Tag Archives: St. Nicholas

Ep48 God is a Trickster



Father Len reveals how and why God uses loving trickery to expose truth and help us understand and live our purpose.

Highlights, Ideas, and Wisdom

  • Father Len explores the common theme in the religious mythologies presented in Joseph Campbell’s “Power of Myth” that first got him thinking about God as a trickster back when he was in junior high school.
  • The trickster in every religious mythology is a rebel who is creative and helps humanity in unexpected, backwards and upside down ways.
  • The theme of the trickster God, the God who turns things upside down, is also present in the Bible.
  • Father Len shares the story of Moses, the coward with a stuttering problem who becomes the greatest prophet in the Old Testament to illustrate God’s unexpected, upside down, and backwards ways.
  • The Bible tells us God’s ways and wisdom don’t necessarily follow straight lines or human logic with lines like: “Eyes have not seen, ears have not heard what God has in store for us.”
  • Father Len shares his theory on why God loves to play the trickster.
  • The mystery of God means we can never truly understand the infinite.
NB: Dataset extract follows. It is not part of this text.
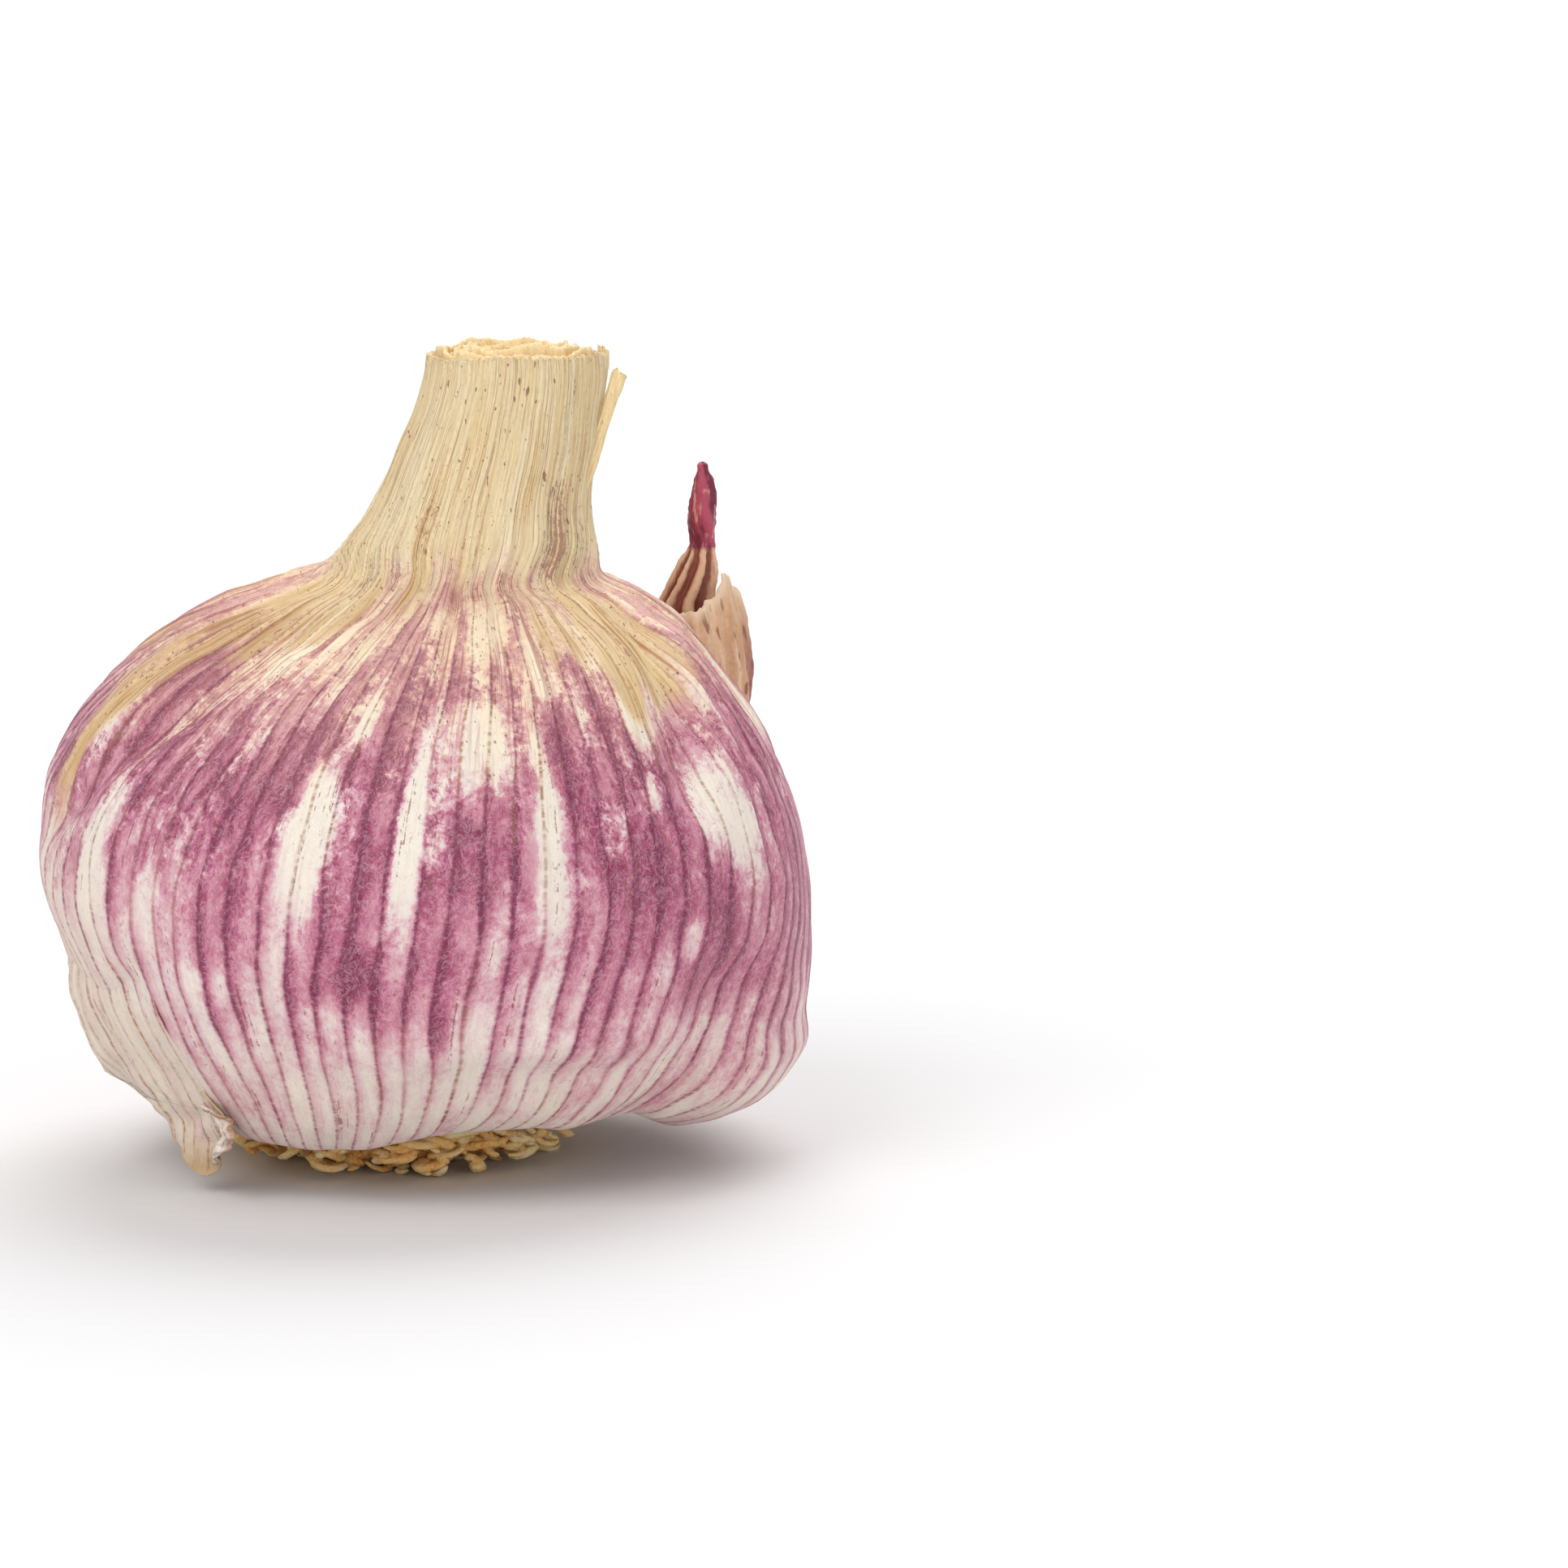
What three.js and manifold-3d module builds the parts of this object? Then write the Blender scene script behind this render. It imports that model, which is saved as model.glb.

The God of infinite love and infinite possibilities.
  • Truth can be very tricky.
  • Father Len shares a Native American religious myth to illustrate why God sends us tricksters in life.
  • When God created the world, he gave every single creature a gift that must be shared for creation to work properly.
  • We crave clarity. We demand things be either horizontal or vertical, hot or cold, black or white, right or wrong, good or bad. But, God provides ambiguity and less clear lines that must be fully explored with an open mind to be understood.
  • God is willing to forgive what we consider unforgivable.
  • Father Len uses stories about the “Feast of Fools” and the “Feast of the Ass” to illustrate the value of tricksters in religion and life.
  • We need tricksters and fools to keep us from getting trapped in our orthodoxy and thinking we have the answer to everything in life.
  • There is real danger in orthodoxy that boxes God into simple neat little answers.
  • The heart of any civilization is its spirituality.
  • God sends us people like Francis, Dorothy Day, and Catherine Doherty who seem foolish and silly at first, but in actuality they are tricksters sent by God to expose truth.
  • Tricksters have this sacred role to help us laugh at ourselves, see the world from different perspectives and expose hypocrisy and foolishness and our spiritual rigor mortis.
  • Christ is the ultimate trickster and holy fool. He does everything in unexpected ways. He destroys our enemies by making them our brothers and sisters. That’s a great trick. He destroys death by welcoming death. That’s unexpected.
  • God is the trickster who’s always overturning our ways.
  • Habits have a way of deadening the impressions from our experiences, causing even the holiest of things to become superficial or lost.
  • When things happen in our lives appear to be silly or foolish, could it be the trickster God trying to help us see what is real and true?